#### Exercise description:
Tell how many lines carry the word "node"; the reply is the number and nothing else.
— Start of Data extract —
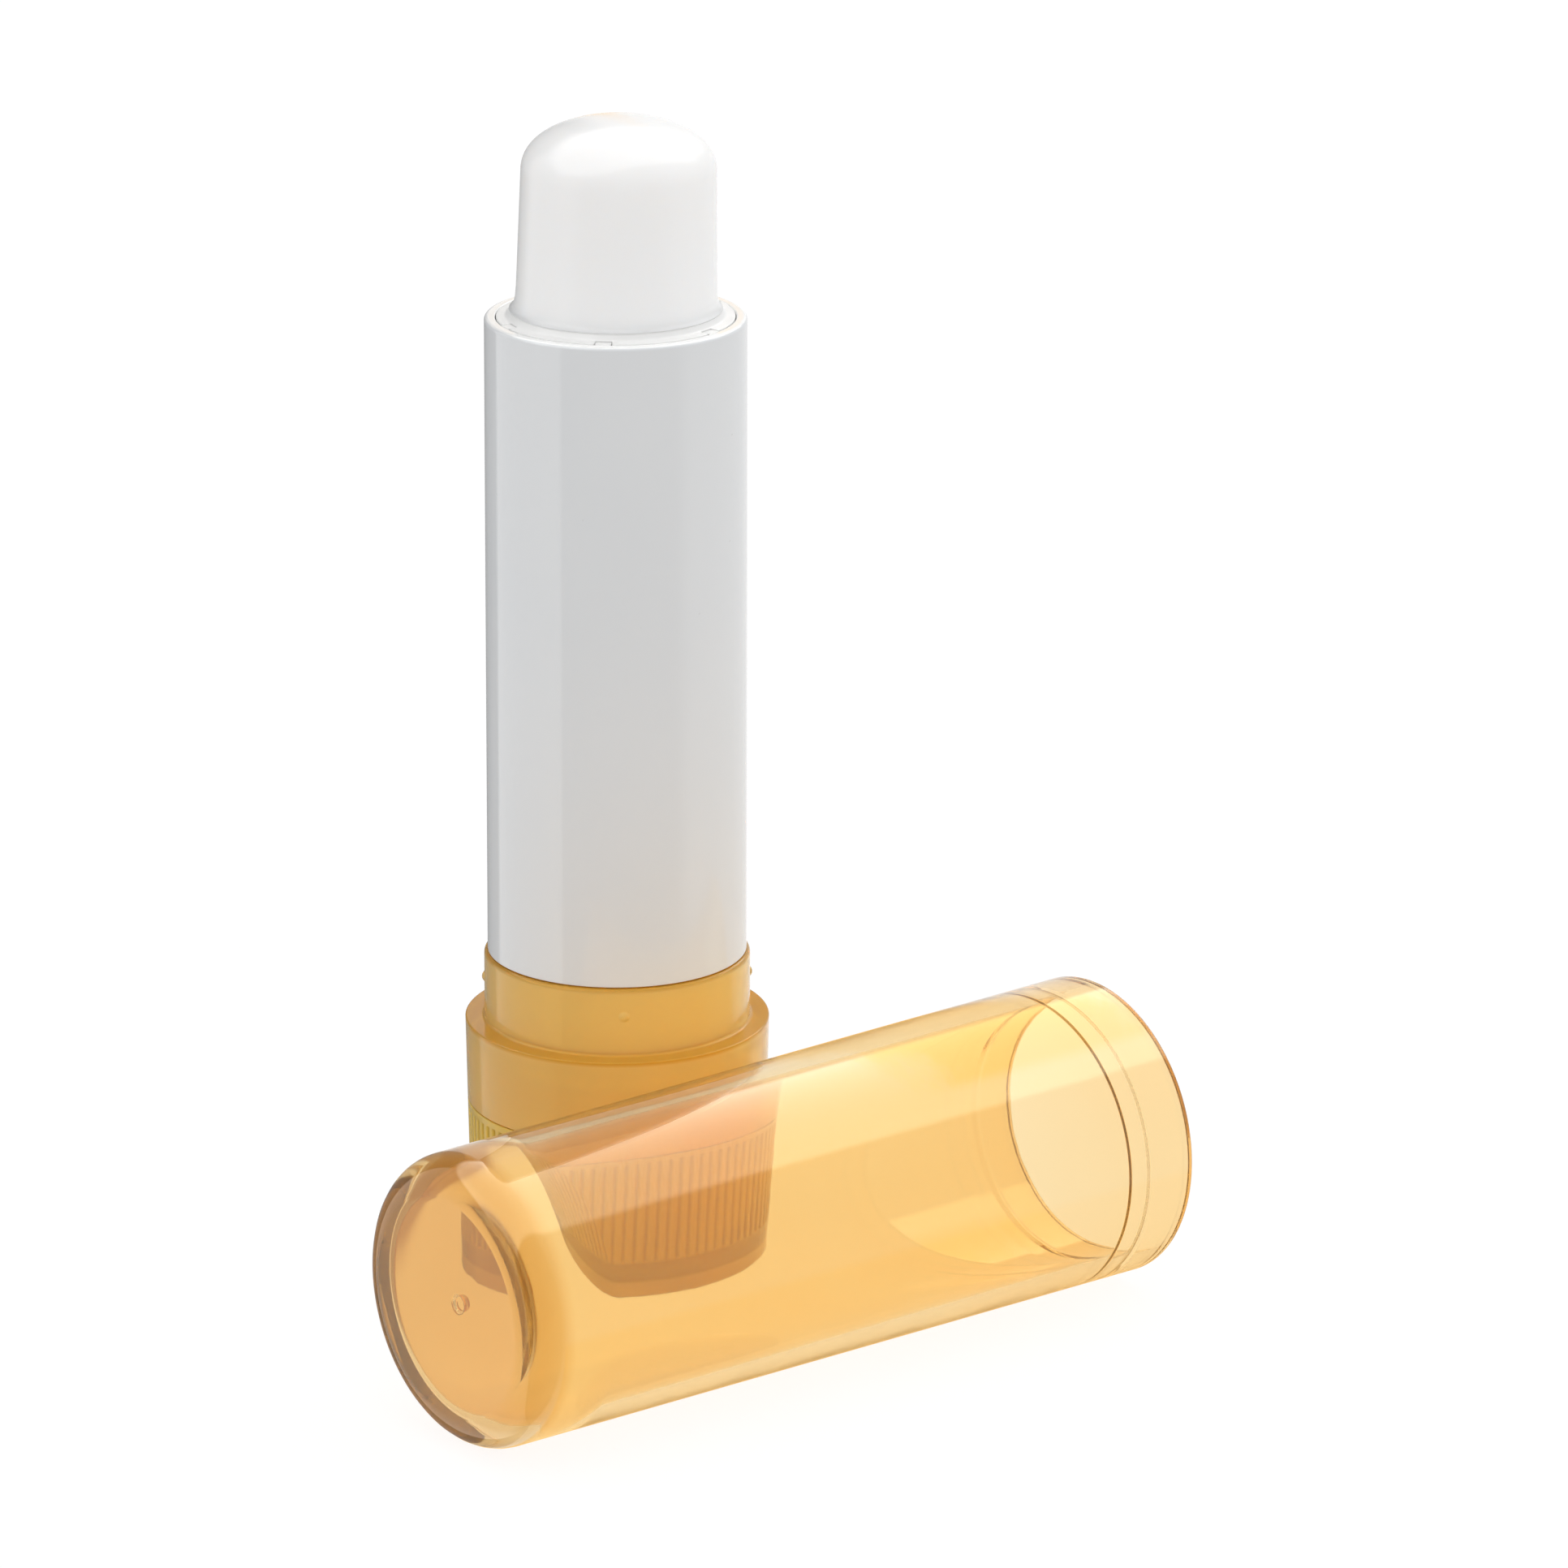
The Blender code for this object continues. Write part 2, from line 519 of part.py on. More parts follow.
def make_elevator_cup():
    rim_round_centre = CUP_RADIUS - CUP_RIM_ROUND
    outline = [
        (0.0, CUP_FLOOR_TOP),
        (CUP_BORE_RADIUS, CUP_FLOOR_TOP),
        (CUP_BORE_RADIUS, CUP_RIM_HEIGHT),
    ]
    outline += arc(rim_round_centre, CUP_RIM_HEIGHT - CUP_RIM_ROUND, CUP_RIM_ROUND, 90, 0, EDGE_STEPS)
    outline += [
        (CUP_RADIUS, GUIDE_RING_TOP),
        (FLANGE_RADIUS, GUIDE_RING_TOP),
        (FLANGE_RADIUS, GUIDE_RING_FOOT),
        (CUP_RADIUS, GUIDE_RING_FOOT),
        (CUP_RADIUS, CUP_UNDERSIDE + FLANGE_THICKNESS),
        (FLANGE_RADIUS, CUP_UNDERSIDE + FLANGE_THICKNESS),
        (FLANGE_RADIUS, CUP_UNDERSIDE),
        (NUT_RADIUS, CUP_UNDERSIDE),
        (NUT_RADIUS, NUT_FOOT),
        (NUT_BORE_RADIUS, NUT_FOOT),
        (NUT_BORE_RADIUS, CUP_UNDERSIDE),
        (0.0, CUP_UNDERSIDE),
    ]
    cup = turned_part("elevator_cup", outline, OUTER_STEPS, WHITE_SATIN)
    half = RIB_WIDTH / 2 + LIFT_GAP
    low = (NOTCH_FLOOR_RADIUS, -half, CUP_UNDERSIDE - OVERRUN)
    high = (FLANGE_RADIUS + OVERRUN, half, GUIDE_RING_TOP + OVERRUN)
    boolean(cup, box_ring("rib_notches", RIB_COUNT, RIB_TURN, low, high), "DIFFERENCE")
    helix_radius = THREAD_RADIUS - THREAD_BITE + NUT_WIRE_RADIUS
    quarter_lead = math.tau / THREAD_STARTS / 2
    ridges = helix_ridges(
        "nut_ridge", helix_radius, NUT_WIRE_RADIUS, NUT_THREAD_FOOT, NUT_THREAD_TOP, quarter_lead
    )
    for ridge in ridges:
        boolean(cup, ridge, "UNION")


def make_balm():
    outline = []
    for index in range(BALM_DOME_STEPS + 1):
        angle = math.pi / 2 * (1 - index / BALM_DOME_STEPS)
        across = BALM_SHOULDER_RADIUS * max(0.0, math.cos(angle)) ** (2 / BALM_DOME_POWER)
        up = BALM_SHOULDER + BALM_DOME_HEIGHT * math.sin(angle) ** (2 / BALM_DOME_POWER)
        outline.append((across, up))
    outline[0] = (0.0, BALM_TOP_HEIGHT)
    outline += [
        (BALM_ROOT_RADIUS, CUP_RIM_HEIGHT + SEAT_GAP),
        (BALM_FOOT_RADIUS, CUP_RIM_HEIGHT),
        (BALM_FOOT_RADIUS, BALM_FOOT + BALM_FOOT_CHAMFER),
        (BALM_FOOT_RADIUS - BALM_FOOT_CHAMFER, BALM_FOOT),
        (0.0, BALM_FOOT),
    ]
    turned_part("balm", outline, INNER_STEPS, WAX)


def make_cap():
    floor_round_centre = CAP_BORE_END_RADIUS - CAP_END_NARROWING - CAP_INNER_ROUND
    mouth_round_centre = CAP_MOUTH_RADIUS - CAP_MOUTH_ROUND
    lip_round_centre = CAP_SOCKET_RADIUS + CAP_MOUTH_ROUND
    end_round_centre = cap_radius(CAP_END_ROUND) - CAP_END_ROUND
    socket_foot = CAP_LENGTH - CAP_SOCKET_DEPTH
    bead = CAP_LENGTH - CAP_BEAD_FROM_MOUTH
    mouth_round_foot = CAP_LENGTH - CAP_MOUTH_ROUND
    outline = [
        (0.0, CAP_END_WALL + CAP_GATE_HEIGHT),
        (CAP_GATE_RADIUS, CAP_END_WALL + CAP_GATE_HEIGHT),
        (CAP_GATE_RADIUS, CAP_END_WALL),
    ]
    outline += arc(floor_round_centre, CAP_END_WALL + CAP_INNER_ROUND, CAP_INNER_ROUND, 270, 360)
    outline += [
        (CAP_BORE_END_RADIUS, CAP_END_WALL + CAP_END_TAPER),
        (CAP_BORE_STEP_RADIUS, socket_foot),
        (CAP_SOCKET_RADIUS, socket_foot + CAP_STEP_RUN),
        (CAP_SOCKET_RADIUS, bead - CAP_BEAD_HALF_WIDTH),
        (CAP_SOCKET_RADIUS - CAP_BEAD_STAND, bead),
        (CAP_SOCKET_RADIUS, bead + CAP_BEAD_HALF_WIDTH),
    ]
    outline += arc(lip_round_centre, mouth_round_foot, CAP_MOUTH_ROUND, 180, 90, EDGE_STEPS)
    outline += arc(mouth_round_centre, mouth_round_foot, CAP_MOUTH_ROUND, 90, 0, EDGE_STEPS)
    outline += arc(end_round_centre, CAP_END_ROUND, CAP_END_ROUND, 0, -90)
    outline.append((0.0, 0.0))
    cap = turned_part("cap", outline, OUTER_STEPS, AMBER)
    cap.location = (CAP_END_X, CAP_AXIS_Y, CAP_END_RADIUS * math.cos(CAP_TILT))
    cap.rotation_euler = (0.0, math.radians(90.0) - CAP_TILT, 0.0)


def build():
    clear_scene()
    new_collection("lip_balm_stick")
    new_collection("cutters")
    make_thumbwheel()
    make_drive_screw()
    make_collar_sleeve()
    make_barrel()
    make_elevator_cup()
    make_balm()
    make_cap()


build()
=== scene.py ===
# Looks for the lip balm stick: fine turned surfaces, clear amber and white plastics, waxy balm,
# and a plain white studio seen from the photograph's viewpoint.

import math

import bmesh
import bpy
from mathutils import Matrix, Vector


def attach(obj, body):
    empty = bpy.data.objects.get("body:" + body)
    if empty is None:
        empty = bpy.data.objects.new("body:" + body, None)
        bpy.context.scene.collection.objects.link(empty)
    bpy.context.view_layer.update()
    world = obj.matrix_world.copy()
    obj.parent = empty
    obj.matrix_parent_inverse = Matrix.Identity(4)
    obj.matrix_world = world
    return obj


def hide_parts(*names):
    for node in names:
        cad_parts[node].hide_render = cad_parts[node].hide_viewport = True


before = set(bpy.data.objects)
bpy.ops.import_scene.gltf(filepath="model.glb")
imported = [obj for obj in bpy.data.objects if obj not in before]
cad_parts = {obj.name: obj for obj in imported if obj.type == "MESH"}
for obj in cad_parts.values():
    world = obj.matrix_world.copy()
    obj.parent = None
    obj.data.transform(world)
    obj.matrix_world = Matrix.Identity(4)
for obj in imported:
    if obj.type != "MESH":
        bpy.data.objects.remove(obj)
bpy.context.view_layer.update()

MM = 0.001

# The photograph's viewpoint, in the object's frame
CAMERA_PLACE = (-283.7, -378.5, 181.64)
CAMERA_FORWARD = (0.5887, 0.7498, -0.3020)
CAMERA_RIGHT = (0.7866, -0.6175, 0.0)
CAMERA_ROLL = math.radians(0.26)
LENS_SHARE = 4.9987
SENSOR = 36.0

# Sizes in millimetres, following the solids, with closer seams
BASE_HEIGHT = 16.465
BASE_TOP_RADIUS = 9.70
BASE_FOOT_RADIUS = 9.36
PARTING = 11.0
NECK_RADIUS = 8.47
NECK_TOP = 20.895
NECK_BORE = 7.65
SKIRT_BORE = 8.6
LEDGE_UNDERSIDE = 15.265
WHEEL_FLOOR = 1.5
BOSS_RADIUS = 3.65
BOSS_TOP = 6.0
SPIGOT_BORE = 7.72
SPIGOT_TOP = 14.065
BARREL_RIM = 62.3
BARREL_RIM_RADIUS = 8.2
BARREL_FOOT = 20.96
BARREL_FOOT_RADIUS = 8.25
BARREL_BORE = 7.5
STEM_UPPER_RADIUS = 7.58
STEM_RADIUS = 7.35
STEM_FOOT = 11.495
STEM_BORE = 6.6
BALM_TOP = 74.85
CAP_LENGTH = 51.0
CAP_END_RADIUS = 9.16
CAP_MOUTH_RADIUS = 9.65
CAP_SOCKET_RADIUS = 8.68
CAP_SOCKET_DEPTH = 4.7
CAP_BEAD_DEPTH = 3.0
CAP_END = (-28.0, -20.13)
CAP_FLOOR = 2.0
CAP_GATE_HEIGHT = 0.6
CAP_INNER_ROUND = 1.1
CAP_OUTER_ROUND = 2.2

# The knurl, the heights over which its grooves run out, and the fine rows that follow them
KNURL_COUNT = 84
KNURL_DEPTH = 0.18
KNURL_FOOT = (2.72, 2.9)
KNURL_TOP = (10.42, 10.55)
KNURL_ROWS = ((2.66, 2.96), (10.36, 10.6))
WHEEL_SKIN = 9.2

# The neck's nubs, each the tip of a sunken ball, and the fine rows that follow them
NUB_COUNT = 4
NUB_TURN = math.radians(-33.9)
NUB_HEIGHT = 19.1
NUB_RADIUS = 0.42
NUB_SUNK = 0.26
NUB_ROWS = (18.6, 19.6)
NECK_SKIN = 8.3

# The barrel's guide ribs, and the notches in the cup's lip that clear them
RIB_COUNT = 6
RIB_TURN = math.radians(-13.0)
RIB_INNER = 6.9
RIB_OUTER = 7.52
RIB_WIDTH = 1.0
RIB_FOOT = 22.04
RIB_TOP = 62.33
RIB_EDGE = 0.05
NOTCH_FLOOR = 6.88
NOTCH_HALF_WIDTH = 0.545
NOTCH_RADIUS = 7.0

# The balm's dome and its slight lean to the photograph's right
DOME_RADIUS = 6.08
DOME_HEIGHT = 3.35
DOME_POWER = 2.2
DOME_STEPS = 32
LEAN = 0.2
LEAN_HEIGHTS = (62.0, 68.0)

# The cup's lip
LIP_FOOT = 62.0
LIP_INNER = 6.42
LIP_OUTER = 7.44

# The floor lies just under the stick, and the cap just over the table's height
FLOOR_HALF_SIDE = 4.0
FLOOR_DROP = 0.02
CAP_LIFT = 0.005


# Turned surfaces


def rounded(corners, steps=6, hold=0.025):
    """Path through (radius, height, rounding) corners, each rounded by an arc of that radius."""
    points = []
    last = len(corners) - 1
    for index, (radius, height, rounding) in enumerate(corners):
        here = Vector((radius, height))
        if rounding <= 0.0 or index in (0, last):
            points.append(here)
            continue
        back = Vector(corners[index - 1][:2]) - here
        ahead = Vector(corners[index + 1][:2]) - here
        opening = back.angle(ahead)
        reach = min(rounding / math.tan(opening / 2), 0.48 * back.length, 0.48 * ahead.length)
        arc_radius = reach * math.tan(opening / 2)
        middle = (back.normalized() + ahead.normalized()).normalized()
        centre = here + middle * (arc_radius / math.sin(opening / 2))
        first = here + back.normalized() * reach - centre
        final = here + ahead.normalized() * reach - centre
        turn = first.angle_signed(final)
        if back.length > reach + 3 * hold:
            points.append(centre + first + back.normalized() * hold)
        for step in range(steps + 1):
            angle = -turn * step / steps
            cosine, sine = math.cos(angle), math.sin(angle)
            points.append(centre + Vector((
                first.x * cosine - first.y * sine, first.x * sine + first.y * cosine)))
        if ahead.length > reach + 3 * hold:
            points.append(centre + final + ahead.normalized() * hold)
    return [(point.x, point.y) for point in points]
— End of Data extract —
#### Solution to this exercise:
2